## Source material

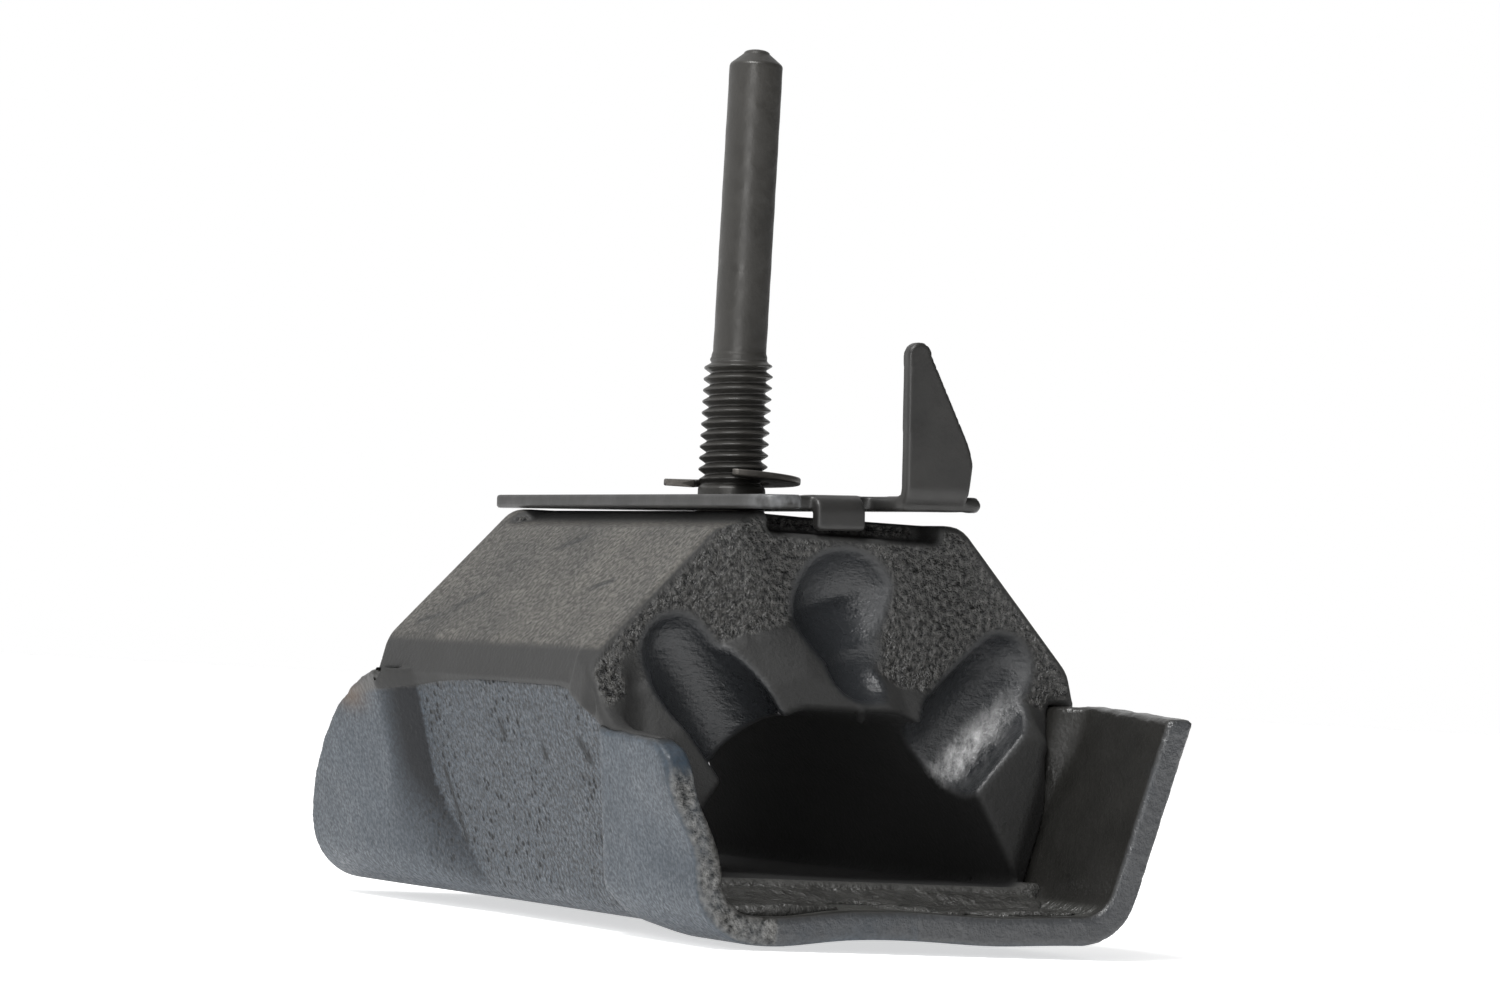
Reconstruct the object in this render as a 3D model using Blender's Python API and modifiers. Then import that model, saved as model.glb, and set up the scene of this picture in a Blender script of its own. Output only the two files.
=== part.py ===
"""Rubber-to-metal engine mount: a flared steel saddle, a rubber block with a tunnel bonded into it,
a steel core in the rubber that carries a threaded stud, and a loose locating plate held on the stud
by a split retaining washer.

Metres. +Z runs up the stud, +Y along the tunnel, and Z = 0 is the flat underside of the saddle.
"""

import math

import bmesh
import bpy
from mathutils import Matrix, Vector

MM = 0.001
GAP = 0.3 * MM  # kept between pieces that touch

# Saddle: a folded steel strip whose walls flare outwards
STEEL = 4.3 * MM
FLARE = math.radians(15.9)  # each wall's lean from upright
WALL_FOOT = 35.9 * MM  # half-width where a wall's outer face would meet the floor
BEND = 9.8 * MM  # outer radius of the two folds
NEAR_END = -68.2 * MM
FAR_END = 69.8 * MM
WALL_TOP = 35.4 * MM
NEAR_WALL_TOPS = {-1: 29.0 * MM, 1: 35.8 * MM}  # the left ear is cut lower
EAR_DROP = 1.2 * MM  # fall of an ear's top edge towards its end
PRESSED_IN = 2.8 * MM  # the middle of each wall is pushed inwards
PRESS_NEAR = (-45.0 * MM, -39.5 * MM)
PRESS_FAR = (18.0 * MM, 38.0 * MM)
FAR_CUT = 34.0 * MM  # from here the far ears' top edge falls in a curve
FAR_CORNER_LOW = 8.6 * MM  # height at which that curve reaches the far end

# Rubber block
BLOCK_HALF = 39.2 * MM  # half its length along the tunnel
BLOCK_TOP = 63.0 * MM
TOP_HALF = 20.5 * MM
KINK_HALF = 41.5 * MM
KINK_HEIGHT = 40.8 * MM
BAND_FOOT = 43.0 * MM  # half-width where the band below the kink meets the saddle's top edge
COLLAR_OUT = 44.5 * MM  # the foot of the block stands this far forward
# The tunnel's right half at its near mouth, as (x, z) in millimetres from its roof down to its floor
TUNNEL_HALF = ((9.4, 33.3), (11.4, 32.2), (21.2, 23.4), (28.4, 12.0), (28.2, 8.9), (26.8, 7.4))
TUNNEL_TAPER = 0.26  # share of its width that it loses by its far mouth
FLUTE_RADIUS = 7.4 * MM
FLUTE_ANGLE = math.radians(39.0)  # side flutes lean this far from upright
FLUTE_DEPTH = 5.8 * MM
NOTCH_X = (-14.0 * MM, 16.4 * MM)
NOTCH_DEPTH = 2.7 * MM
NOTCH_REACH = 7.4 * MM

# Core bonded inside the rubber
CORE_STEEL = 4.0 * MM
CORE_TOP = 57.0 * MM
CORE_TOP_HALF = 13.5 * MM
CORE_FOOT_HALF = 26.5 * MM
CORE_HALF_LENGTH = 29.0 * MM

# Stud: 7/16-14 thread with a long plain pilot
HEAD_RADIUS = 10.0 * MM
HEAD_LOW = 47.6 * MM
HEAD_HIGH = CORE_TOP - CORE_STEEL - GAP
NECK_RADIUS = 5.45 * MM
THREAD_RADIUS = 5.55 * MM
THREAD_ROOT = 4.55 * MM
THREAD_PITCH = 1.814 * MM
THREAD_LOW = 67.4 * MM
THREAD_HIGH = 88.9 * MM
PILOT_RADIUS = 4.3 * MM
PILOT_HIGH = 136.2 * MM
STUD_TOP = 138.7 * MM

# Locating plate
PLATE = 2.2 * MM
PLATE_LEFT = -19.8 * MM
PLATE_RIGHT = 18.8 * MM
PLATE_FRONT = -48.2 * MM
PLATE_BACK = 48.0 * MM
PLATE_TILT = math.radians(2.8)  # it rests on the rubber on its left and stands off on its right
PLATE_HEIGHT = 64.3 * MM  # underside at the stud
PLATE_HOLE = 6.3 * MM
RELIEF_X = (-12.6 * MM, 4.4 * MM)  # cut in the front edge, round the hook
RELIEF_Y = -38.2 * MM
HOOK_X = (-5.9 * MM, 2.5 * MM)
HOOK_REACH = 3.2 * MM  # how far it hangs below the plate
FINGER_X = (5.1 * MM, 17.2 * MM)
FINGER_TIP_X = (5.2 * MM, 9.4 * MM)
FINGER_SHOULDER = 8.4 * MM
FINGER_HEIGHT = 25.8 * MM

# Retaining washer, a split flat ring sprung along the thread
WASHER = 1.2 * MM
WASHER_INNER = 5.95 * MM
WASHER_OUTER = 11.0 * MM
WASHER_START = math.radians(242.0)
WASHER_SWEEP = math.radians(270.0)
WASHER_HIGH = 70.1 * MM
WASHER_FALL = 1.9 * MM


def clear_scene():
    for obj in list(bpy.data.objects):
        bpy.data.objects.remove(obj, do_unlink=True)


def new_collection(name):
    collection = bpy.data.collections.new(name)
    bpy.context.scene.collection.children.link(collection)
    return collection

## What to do
Copy out each line exactly as written.

## Answer to the problem
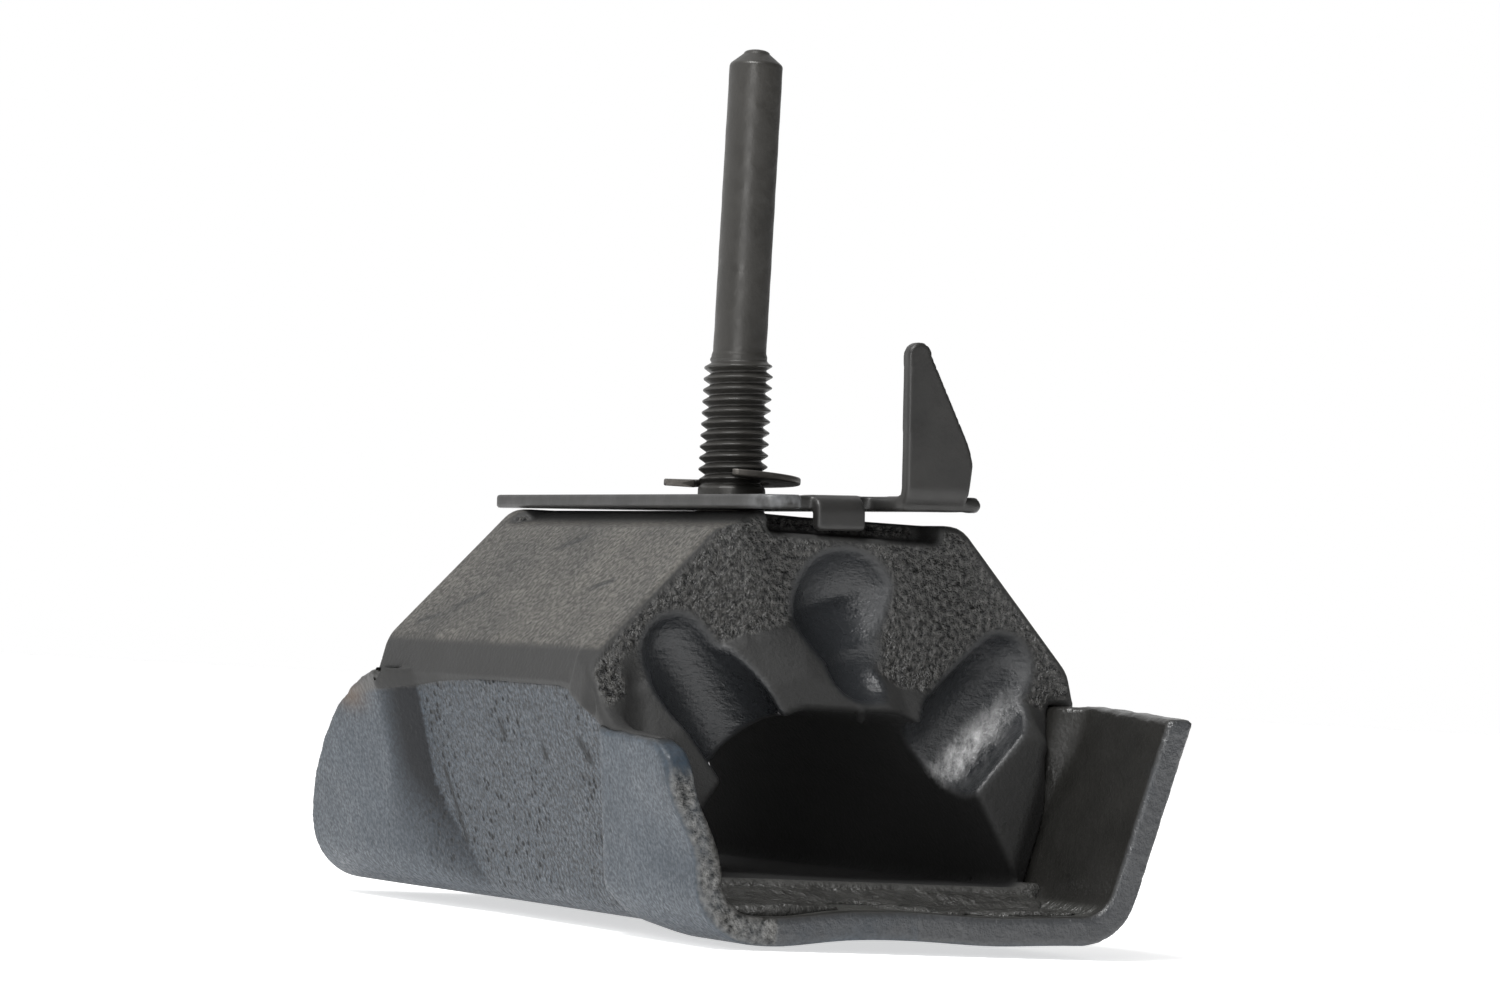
Reconstruct the object in this render as a 3D model using Blender's Python API and modifiers. Then import that model, saved as model.glb, and set up the scene of this picture in a Blender script of its own. Output only the two files.
=== part.py ===
"""Rubber-to-metal engine mount: a flared steel saddle, a rubber block with a tunnel bonded into it,
a steel core in the rubber that carries a threaded stud, and a loose locating plate held on the stud
by a split retaining washer.

Metres. +Z runs up the stud, +Y along the tunnel, and Z = 0 is the flat underside of the saddle.
"""

import math

import bmesh
import bpy
from mathutils import Matrix, Vector

MM = 0.001
GAP = 0.3 * MM  # kept between pieces that touch

# Saddle: a folded steel strip whose walls flare outwards
STEEL = 4.3 * MM
FLARE = math.radians(15.9)  # each wall's lean from upright
WALL_FOOT = 35.9 * MM  # half-width where a wall's outer face would meet the floor
BEND = 9.8 * MM  # outer radius of the two folds
NEAR_END = -68.2 * MM
FAR_END = 69.8 * MM
WALL_TOP = 35.4 * MM
NEAR_WALL_TOPS = {-1: 29.0 * MM, 1: 35.8 * MM}  # the left ear is cut lower
EAR_DROP = 1.2 * MM  # fall of an ear's top edge towards its end
PRESSED_IN = 2.8 * MM  # the middle of each wall is pushed inwards
PRESS_NEAR = (-45.0 * MM, -39.5 * MM)
PRESS_FAR = (18.0 * MM, 38.0 * MM)
FAR_CUT = 34.0 * MM  # from here the far ears' top edge falls in a curve
FAR_CORNER_LOW = 8.6 * MM  # height at which that curve reaches the far end

# Rubber block
BLOCK_HALF = 39.2 * MM  # half its length along the tunnel
BLOCK_TOP = 63.0 * MM
TOP_HALF = 20.5 * MM
KINK_HALF = 41.5 * MM
KINK_HEIGHT = 40.8 * MM
BAND_FOOT = 43.0 * MM  # half-width where the band below the kink meets the saddle's top edge
COLLAR_OUT = 44.5 * MM  # the foot of the block stands this far forward
# The tunnel's right half at its near mouth, as (x, z) in millimetres from its roof down to its floor
TUNNEL_HALF = ((9.4, 33.3), (11.4, 32.2), (21.2, 23.4), (28.4, 12.0), (28.2, 8.9), (26.8, 7.4))
TUNNEL_TAPER = 0.26  # share of its width that it loses by its far mouth
FLUTE_RADIUS = 7.4 * MM
FLUTE_ANGLE = math.radians(39.0)  # side flutes lean this far from upright
FLUTE_DEPTH = 5.8 * MM
NOTCH_X = (-14.0 * MM, 16.4 * MM)
NOTCH_DEPTH = 2.7 * MM
NOTCH_REACH = 7.4 * MM

# Core bonded inside the rubber
CORE_STEEL = 4.0 * MM
CORE_TOP = 57.0 * MM
CORE_TOP_HALF = 13.5 * MM
CORE_FOOT_HALF = 26.5 * MM
CORE_HALF_LENGTH = 29.0 * MM

# Stud: 7/16-14 thread with a long plain pilot
HEAD_RADIUS = 10.0 * MM
HEAD_LOW = 47.6 * MM
HEAD_HIGH = CORE_TOP - CORE_STEEL - GAP
NECK_RADIUS = 5.45 * MM
THREAD_RADIUS = 5.55 * MM
THREAD_ROOT = 4.55 * MM
THREAD_PITCH = 1.814 * MM
THREAD_LOW = 67.4 * MM
THREAD_HIGH = 88.9 * MM
PILOT_RADIUS = 4.3 * MM
PILOT_HIGH = 136.2 * MM
STUD_TOP = 138.7 * MM

# Locating plate
PLATE = 2.2 * MM
PLATE_LEFT = -19.8 * MM
PLATE_RIGHT = 18.8 * MM
PLATE_FRONT = -48.2 * MM
PLATE_BACK = 48.0 * MM
PLATE_TILT = math.radians(2.8)  # it rests on the rubber on its left and stands off on its right
PLATE_HEIGHT = 64.3 * MM  # underside at the stud
PLATE_HOLE = 6.3 * MM
RELIEF_X = (-12.6 * MM, 4.4 * MM)  # cut in the front edge, round the hook
RELIEF_Y = -38.2 * MM
HOOK_X = (-5.9 * MM, 2.5 * MM)
HOOK_REACH = 3.2 * MM  # how far it hangs below the plate
FINGER_X = (5.1 * MM, 17.2 * MM)
FINGER_TIP_X = (5.2 * MM, 9.4 * MM)
FINGER_SHOULDER = 8.4 * MM
FINGER_HEIGHT = 25.8 * MM

# Retaining washer, a split flat ring sprung along the thread
WASHER = 1.2 * MM
WASHER_INNER = 5.95 * MM
WASHER_OUTER = 11.0 * MM
WASHER_START = math.radians(242.0)
WASHER_SWEEP = math.radians(270.0)
WASHER_HIGH = 70.1 * MM
WASHER_FALL = 1.9 * MM


def clear_scene():
    for obj in list(bpy.data.objects):
        bpy.data.objects.remove(obj, do_unlink=True)


def new_collection(name):
    collection = bpy.data.collections.new(name)
    bpy.context.scene.collection.children.link(collection)
    return collection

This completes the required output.